At the moment, it’s pretty messy out there. There are eight other climate change tort cases pending: six alleging nuisance and a variety of other state common law violations in California courts, one claiming state public nuisance along with other state common law and statutory violations in Colorado, and one claiming state public nuisance and trespass in Washington. One set of California cases – filed by San Mateo County, Marin County and Imperial City – was removed by defendants to federal court, then remanded to state court, based on Judge Vince C. Chhabria’s conclusion that federal common law has been displaced and that state law should govern the cases – a conclusion opposite to that previously reached by Judge Alsup in a decision preserving the removal of the Oakland/San Francisco case. Judge Chhabria then certified his decision for interlocutory appeal to the Ninth Circuit, and in March defendants filed their petition. Late yesterday, May 22, the Ninth Circuit panel denied the petition for interlocutory appeal. A separate appeal, challenging Judge Chhabria’s decision that the federal officer statute does not require removal, is pending, with briefing scheduled to take place over the summer. Meanwhile, a second set of cases – filed by Santa Cruz County, the City of Santa Cruz, and the City of Richmond – have also been removed to federal court and assigned to Judge Chhabria. A motion for remand has been briefed. The cases filed by the City and County of Boulder, Colorado, and by King County, Washington are still young, and defendants have not yet responded to the complaints.
The table below, pulled together by summer intern Patrick Woolsey (Yale Law School/Forestry & Environmental Studies, ’19) seeks to summarize – in a simplified manner – the arguments set forth by the defendants in the Oakland/San Francisco and New York City cases.
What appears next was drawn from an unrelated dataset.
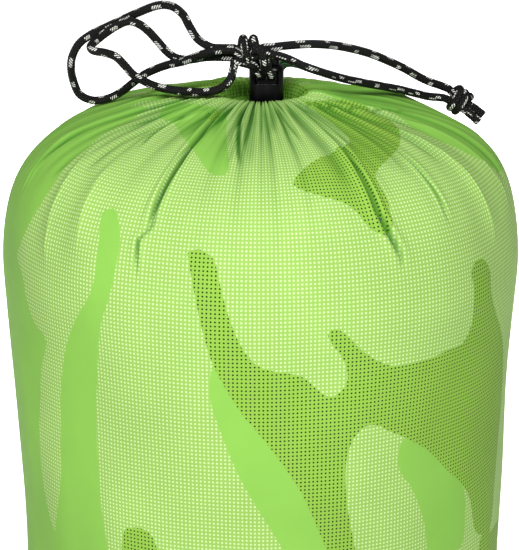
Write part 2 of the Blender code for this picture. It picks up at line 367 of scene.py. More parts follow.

Plaintiffs’ arguments, broadly construed and without getting into specifics, are that defendants are wrong on each point.
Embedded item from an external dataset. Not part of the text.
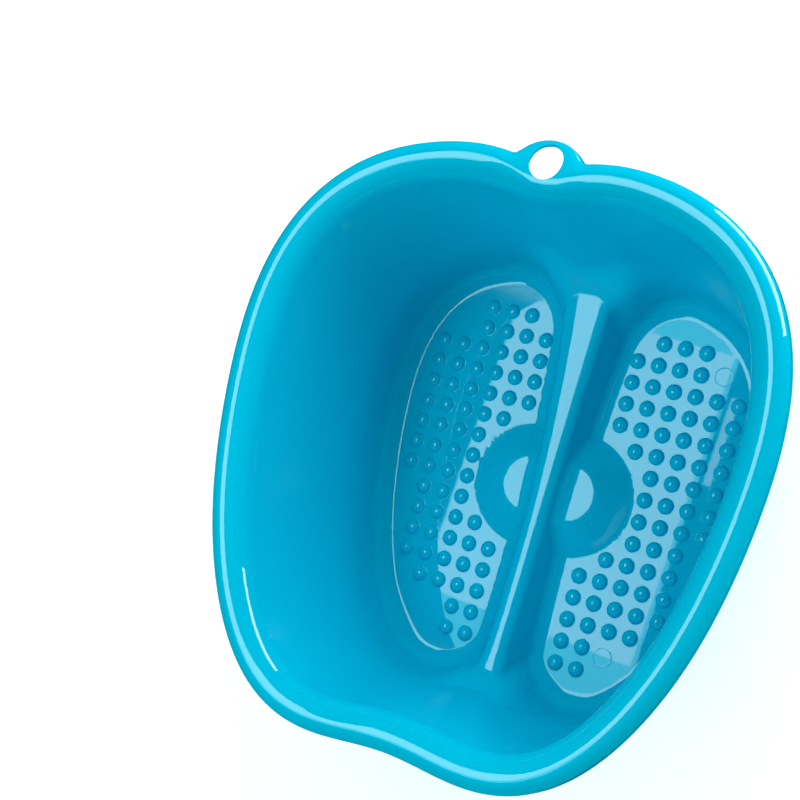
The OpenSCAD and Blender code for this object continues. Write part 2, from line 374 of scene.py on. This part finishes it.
def floor_paths(v):
    """Plan points of every column at fractions v of its way from the wall to the crest."""
    n = inward(ANGLES)
    p0 = outline(ANGLES) + wall_inset(np.float64(JOIN_Z)) * n
    spine = np.stack([0 * ANGLES, SPINE_Y + SPINE_HALF * np.cos(ANGLES)], -1)
    length = np.linalg.norm(spine - p0, axis=-1, keepdims=True)
    squash, wall_pull, crest_pull = 0.75, 0.33, 0.3
    away = np.stack([np.sin(ANGLES), squash * np.cos(ANGLES)], -1)
    away /= np.linalg.norm(away, axis=-1, keepdims=True)
    p1, p2 = p0 + wall_pull * length * n, spine + crest_pull * length * away
    v = v[..., None]
    return ((1 - v) ** 3 * p0[:, None] + 3 * v * (1 - v) ** 2 * p1[:, None]
            + 3 * v * v * (1 - v) * p2[:, None] + v ** 3 * spine[:, None])


def floor_grid():
    """Points and normals of the right half below the joint, rows from the wall to the crest."""
    samples, crowding, bend_weight = 320, 1.5, 14
    fine = np.linspace(0, 1, samples) ** crowding
    v = np.tile(fine, (HALF + 1, 1))
    p = floor_paths(v)
    flat = p.reshape(-1, 2)
    z = height(flat[:, 0], flat[:, 1], inset_of(flat)).reshape(v.shape)
    q = np.concatenate([p, z[..., None]], -1)
    # Rows are closer where the surface bends
    step = np.diff(q, axis=1)
    length = np.linalg.norm(step, axis=-1)
    d = step / length[..., None]
    turn = np.zeros(length.shape)
    turn[:, 1:] = np.arccos(np.clip((d[:, 1:] * d[:, :-1]).sum(-1), -1, 1))
    measure = 0.5 * length + bend_weight * turn
    s = np.concatenate([np.zeros((HALF + 1, 1)), np.cumsum(measure, 1)], 1)
    rows = np.empty((HALF + 1, FLOOR_ROWS + 1))
    for i in range(HALF + 1):
        rows[i] = np.interp(np.linspace(0, s[i, -1], FLOOR_ROWS + 1), s[i], fine)
    p = floor_paths(rows)
    flat = p.reshape(-1, 2)
    z = height(flat[:, 0], flat[:, 1], inset_of(flat))
    n = floor_normal(flat[:, 0], flat[:, 1], z)
    shape = rows.shape + (3,)
    q = np.concatenate([flat, z[:, None]], -1).reshape(shape)
    n = n.reshape(shape)
    n[0, :, 0] = 0
    n[-1, :, 0] = 0
    n[:, -1, 0] = 0
    n /= np.linalg.norm(n, axis=-1, keepdims=True)
    return q, n


def upper_grid():
    a, t = ANGLES[:, None], RIM_T[None, :]
    q = section(a, t)
    n = section_normal(a, t)
    n[0, :, 0] = 0
    n[-1, :, 0] = 0
    n /= np.linalg.norm(n, axis=-1, keepdims=True)
    return q, n


def mirrored(grid):
    """Adds the left half: columns run all the way round, from the tab over the right side."""
    left = grid[-2:0:-1].copy()
    left[..., 0] *= -1
    return np.concatenate([grid, left], 0)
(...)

These arguments – about displacement of federal law, preemption of state law, the foreign affairs power, political question, standing, the applicability of common law to defendants’ activities, causation, and so on – will recur in the other lawsuits, when they get to the motion to dismiss phase. Here, I want to just flag two meta-questions that I think are central to these cases, that cut across the particularized legal debates, and that are likely to feature in any and all of the litigation to come:
First: Are courts the appropriate branch of government to determine rights and assign responsibilities for the production of fossil fuels and its consequences? Defendants argue that the other branches have through their actions and by virtue of our constitutional structure occupied the field, so to speak, in this area. For instance, federal legislation establishing national energy policy, providing for the leasing of federal lands, and setting up permit schemes for fossil fuel production activities, according to defendants, displaces federal public nuisance claims and preempts state common law claims. The global nature of the climate change problem and its potential solutions, according to defendants, means both that court intervention would “infringe on the federal foreign affairs power” and that there are no manageable standards for a court to apply to plaintiffs’ claims, making it a necessarily political question. As I’ve noted in an earlier blog looking at preliminary issues in these cases, the Supreme Court found in AEP v. Connecticut that the Clean Air Act displaced a federal nuisance claim seeking to enjoin the direct greenhouse gas emissions from a handful of power companies, and the Ninth Circuit found that that holding controlled a separate suit seeking damages from emissions. But the Second Circuit (in Connecticut v. AEP) and the Fifth Circuit (in Comer v. Murphy Oil) have addressed other issues raised by defendants in these motions at length, and found the arguments unpersuasive.
Second: Can any plaintiff establish a sufficient connection between the fossil fuel companies and climate impacts to survive a motion to dismiss? The standards for pleading (and proving) such a connection vary among jurisdictions and among causes of action, but the broad contours of defendants’ arguments are similar in the different cases. For one thing, defendants argue that climate change is caused by greenhouse gas emissions, not by the production of fossil fuels, and so any claim against these companies is necessarily “indirect.” This raises difficult questions of spatial and temporal proximity to the harm, invokes the specter of the many unnamed third parties involved in producing the harm (including, as defendants repeatedly point out, plaintiffs themselves), and feeds into and off of defendants’ argument that they did not have “control” of the product at the time it “caused” the alleged nuisance. What’s more, defendants argue that their contributions, whatever they are, examined individually or taken together, cannot be shown to be a “but for” cause of climate change, due to the existence of competitors who arguably would have swooped in and produced whatever fossil fuels they did not and myriad other industrial and non-industrial factors that contribute to the problem. Again, panels at the Second and Fifth Circuit have concluded that causation in climate tort cases can be adequately pled to survive motions to dismiss, and those decisions may offer some guidance for how the courts respond here. But none of the judges in these cases are bound by those decisions.
It can be difficult to discern from a hearing where a judge will end up on a motion, but the upcoming arguments may begin to shed some light on which aspects of these cases Judge Alsup and Judge Keenan are most interested in or concerned about. Ultimately, wherever these judges do come out on these motions, the litigation will continue in other courtrooms, and the outcome will be far from settled.